Чудовище, «невидимое в упор», не просто жрыкает, но и время от времени хрумкает музыкантов, то выхватывая тромбониста, то отправляя в пасть, в свой зев арфистку или трубу с вытянутой рукой трубача. Блестяще описана Лемом атмосфера всепроникающего страха и мгновенного забвения, тонко описываются «разборы полетов», где анализируются все ошибочки музыкантов, все до мелочей, до мельчайших нюансов трактовки замысла композитора и дирижера. Все, кроме Углана Жрыкающего, без разбора выдирающего музыкантов, оставляющего кровоточащие куски пространства. Как же напоминает это сверхцензуру нашей повседневности, заставляющую подозревать что угодно и кого угодно, лишь бы не упоминать о жрыкающем, о Выдре. В свое время Фрейд провозгласил: пациент готов признаться в гораздо более мерзких мерзостях, лишь бы скрыть истинную первопричину своего невроза. Однако этот же упрек можно адресовать и психоанализу в целом: тщательно исследуя неоднородность психического, пытаясь осветить светом сознания все щели, психоанализ проходит мимо вопиющих зияний – совсем как оркестранты, ежедневно репетирующие музыку сфер. Создается впечатление, что такая сосредоточенность на провалах бессознательного имеет целью прежде всего отвлечь от других провалов, образовавшихся из-за выдергивания людей, беспричинного изъятия огромных фрагментов прошлого из-за работы дырокола памяти и дырокола истории.

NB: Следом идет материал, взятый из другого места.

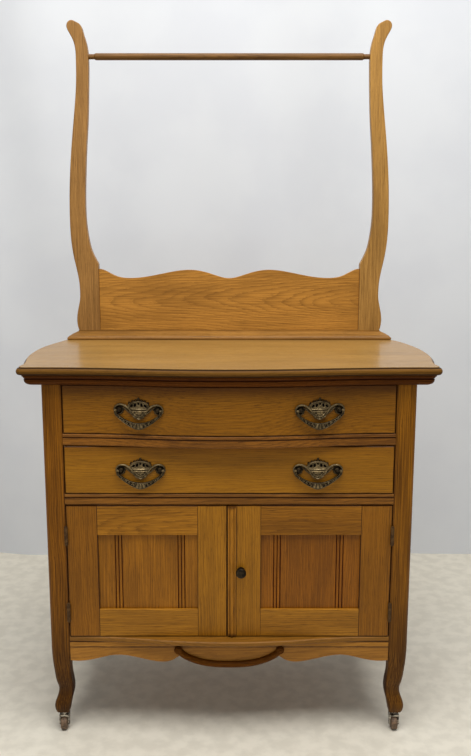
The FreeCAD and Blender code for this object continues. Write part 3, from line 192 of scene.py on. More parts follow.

Впрочем, Фрейд, бросивший вызов представлениям о континуальности психики, заслуживает упрека в наименьшей степени. Исследованные им механизмы вытеснения, рационализации и прочие инструменты инаковидимости важны для сквозного исследования разрыва. А вот тезис Гегеля насчет «могущества духа», состоящего в том, чтобы «удержать себя в абсолютной разорванности», следует дополнить: не только удержать, но и отдавать себе полный отчет о разрыве всех гомогенностей, о неизбежности разрыва, о том, что истина бытия состоит в его разорванности.